Epiphany 2: What are you looking for?

3rd Sunday of Epiphany

Isaiah 49:1-7
1 Corinthians 1:1-9
John 1:29-42

In this Epiphany season, we are being encouraged to look, see and find afresh. The wise men saw a star, followed it and found Jesus, King Herod saw a threat and tried to eliminate it. In John’s Gospel this morning, John the Baptist saw Jesus coming towards him – two days in a row! John called those around to ‘look and see’ the Lamb of God. The Christian life is a continual cycle of looking, seeing and finding; it is part of what we are called to do.

It is rather fitting then that the first recorded question Jesus asks his disciples is ‘what are you looking for?’ I think it is still a relevant question for us today too. In terms of your faith, what are you looking for? In those deep places within, what are the desires and drives of your faith?

As we move into a new year what are you hoping for, expecting, asking for, looking for in your Christian life? Anything? Nothing? Something? Do you know? It is worth giving some time this week to ponder the question as though Jesus was sitting in front of you and asking ‘what are you looking for out of your faith?’

It is not an easy question. Fear not if it has thrown you already! The disciples gave a rather lame answer to Jesus. The best they could come up with was ‘Rabbi, where are you staying?’ As though Jesus was asking them if they had lost their keys or a jumper! No, his question is much deeper than that. The disciples had just heard John the Baptist’s exclamation of ‘here is the Lamb of God!’ and had started to follow Jesus; at least physically follow Jesus if not yet spiritually.

‘Who are you really?’ is more likely the question they were trying to ask. The disciples, as good followers of Judaism, would have been waiting for the Messiah. The reading from Isaiah this morning is among the oldest and best known parts of the Old Testament. There are 4 passages in Isaiah known as the Servant Songs. These Songs introduce and share the profound idea of salvation through suffering. This was not how people thought about suffering or salvation at that time. If you suffered you had done something wrong; think the Book of Job.

The identity of the servant is revealed gradually from song to song but it is still concealed. In Isaiah 49, the servant speaks for the first time in his own voice and in a very individual way. He has been chosen by God to carry on the mission of Israel where Israel had failed. The mission was to restore the people of God (the Jews). God is going to give the servant as a light to the nations, that salvation may reach to the end of the earth. This means to everyone – not only the Jews.

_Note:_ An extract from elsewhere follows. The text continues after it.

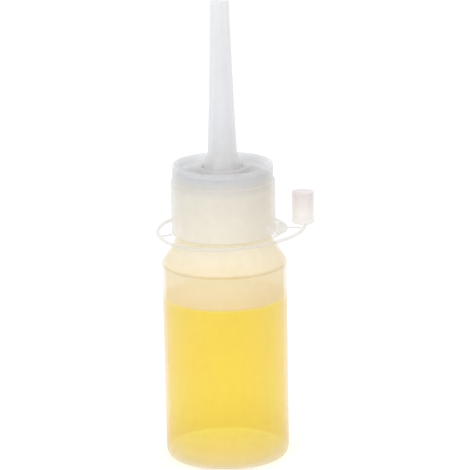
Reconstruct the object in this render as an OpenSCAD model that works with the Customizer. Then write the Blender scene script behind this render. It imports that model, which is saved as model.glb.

If the disciples recalled any of these passages, it would have been an overwhelming experience and would most certainly require something of them. Jesus’ answer also required something of the disciples as it was an invitation to ‘come and see’. So they went and saw where Jesus was staying and spent the whole day with him. What a day that would have been! The disciples obviously saw something that day that changed them forever. If the answer to ‘what are you looking for?’ ends up being ‘come and see’, will you be willing to go and see?

What about this year?

As a church you will be looking for a new Rector. I need to tell you that it is unlikely to be me. What will you be looking for in that person? Avoid disappointment by looking for perfection or a clone of a past Priest you happened to like the most. What will you be looking for in that person?

How about you as a person? Are you looking for more life? Time? Money? Health? Belonging? Certainty? Affirmation? Consolation?

Jesus’ invitation to come and see is an invitation to leave our comfortable places, an invitation to challenge what we think we know and change our perspectives. Come and see is an approach to life that is expansive, dynamic and exposes us to new experiences and ideas. When Jesus offers this invitation it is to be fully seen and fully loved by the one who created us.

Like all invitations that come to us, we have the option to turn it down. To stay where we are and not see anything new. We have a choice of what we look for, what we prioritise. When Jesus looks at us, He sees our deepest desires, hungers, curiosities, needs and wants. He saw it in those first disciples and called out to them. Jesus is still calling us now. As followers of Jesus we are to take the braver path, the follow where He is leading us.